UNITED STATES ex rel. Clarence LOFTON
v.
David N. MYERS



The opinion of the court was delivered by: DAVIS

 The relator was sentenced to life imprisonment for first degree murder by a three judge panel of the Court of Oyer and Terminer and General Jail Delivery of Philadelphia County after he had entered a plea of guilty to murder generally. He now petitions this Court for a Writ of Habeas Corpus, alleging that his constitutional rights were violated due to ineffective assistance of counsel, the failure to have counsel at his preliminary hearing, and the failure to be advised of his right to remain silent and of his right to counsel prior to the signing of his confession.

 While in custody of the authorities, the relator signed a confession setting forth his part in the felony-murder. It was signed on the morning of June 8, 1946, some 14 days after he was taken into custody.

 It was not until sometime later that same day, June 8, that he was given a preliminary hearing before a magistrate. The relator was warned of his right to remain silent but was not represented by a lawyer. He decided to speak and confirmed everything that one of the other conspirators had related at the hearing about the robbery and assault. His confession was also read. He was then held for court without bail.

 Subsequently, the court appointed two attorneys to represent him since he was under indictment for murder. On January 31, 1947, in the presence of his counsel he withdrew his plea of not guilty and entered a general plea of guilty to murder. A three judge panel then heard testimony to determine the degree of murder and the penalty to be invoked. The evidence clearly indicated first degree murder because the killing took place in the perpetration of robbery. Probably due to his cooperation with the police and his nonparticipation in the actual killing of the two victims, he escaped the death penalty and was sentenced to life imprisonment.

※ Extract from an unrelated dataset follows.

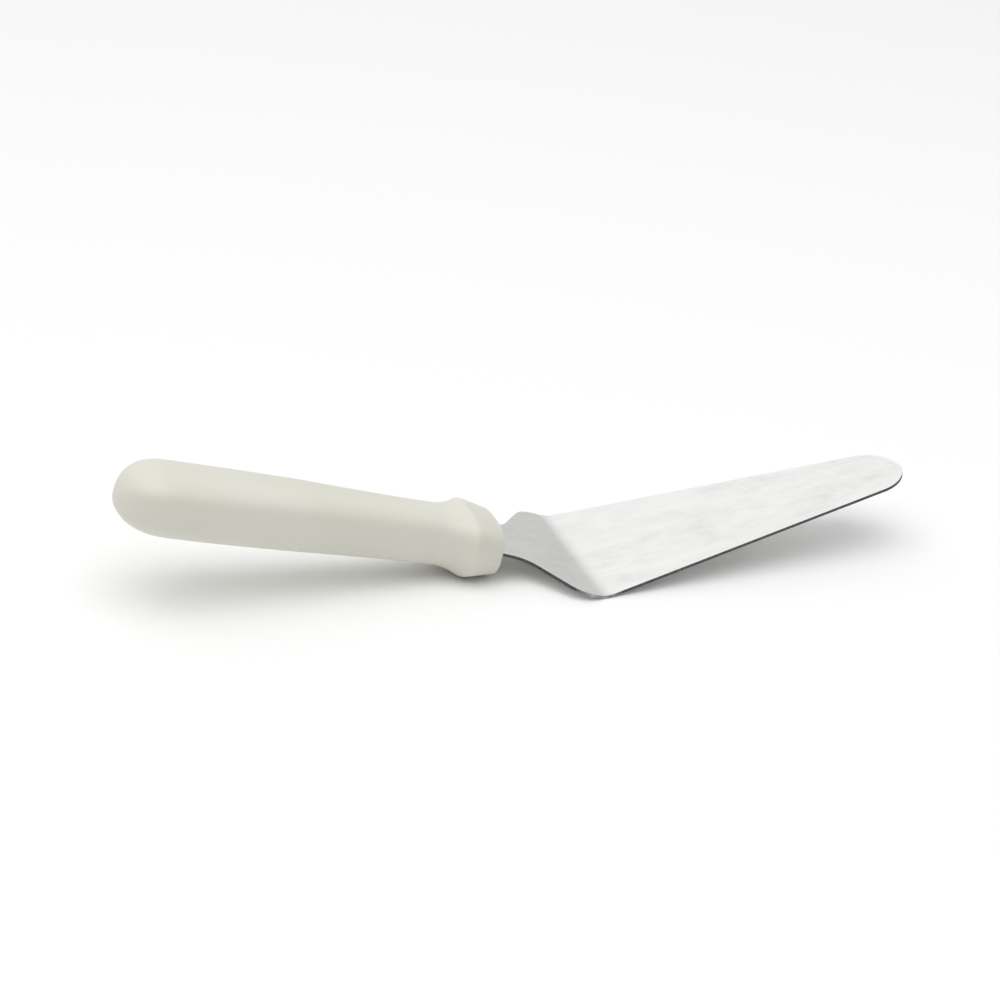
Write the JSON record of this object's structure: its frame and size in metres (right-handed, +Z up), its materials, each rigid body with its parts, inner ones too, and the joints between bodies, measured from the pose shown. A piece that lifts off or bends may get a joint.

 The most serious allegation in his petition for a writ of Habeas Corpus is the failure of the police to warn him of his constitutional right to counsel and of his right to remain silent when they took him into custody. To this contention the relator has now coupled the additional element, first raised at this hearing, that the police beat him into making his confession. While the District Attorney vigorously denies coercion of any kind, he concedes that the police did not warn the accused of his rights as now required by Escobedo v. State of Illinois, 378 U.S. 478, 84 S. Ct. 1758, 12 L. Ed. 2d 977 (1964), and United States ex rel. Russo v. State of New Jersey et al., 351 F.2d 429 (3d Cir. 1965).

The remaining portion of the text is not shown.